The team has done the analysis and demonstrated the flaw in controlled lab environment. In real life condition we believe is very difficult to compromise DECT security. They have demonstrated attack on the DSAA in very constructed scenarios and the DSC is not fully disclosed. We believe DECT security is still reasonable strong to justify it to be used in the applications and products we have implemented using DECT technology. We do not believe DECT security means in reality has been compromised.

One of the findings of the German team was that it is possible to impersonate a DECT FP. We agree that is possible using commonly used DECT interoperability settings.
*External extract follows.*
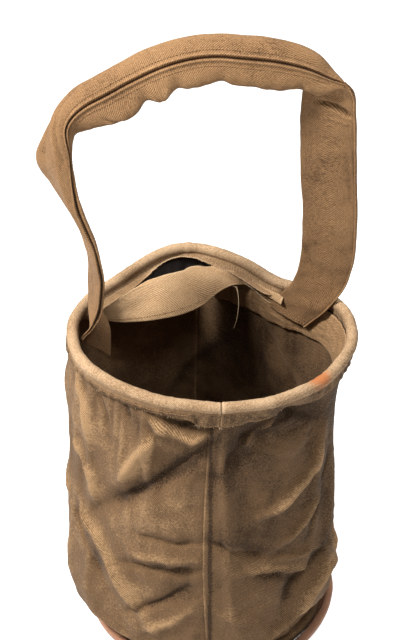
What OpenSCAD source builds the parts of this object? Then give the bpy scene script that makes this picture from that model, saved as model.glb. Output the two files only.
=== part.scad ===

For typical DECT telephony solutions, such attack would be easy for the user to detect, as the service characteristics would most likely change. This type of attack would more appear like harassment to the user rather

than compromise of privacy. We actually believe eavesdropping of the wired telephone interface would be easier and more likely. Even tapping an un-encrypted DECT communication is very difficult and requires very detailed knowledge and equipment, which has not been demonstrated by the German team.

We will further analyze the DECT security implementation in our solutions, even analyze possible improvements above the industry standard and potentially offer solutions with various customer specific tradeoffs between DECT interoperability and requirements for dedicated highly reliable and secure applications.

Please also refer to the statement from DECT Forum: http://www.dect.org/news.aspx?id=41

Regarding specific questions to security features in the SNOM M3 product

The M3 has implemented DECT authentication and encryption according to the GAP standard. The authentication of handsets is performed for each call. This means that a new encryption key is generated for each connection and encryption will be enabled for each individual conversation.

If a handset is connected to an impersonating FP that doesn’t ask for switching to encryption, the handset accepts such a connection in clear mode according the GAP standard. However, the M3 product has lot of proprietary extensions to the GAP standard, which makes it difficult to fake a M3 basestation. If connection is possible, the user will immediately notice that features or services are missing or changed from such a FP. If connected to an impersonated FP the call can not be transferred to the original M3 basestation. We can’t see how such a FP can trick a handset to operate in clear mode without the user would immediately notice it. If possible, only one individual handset conversation would be effected and not all the registered handsets.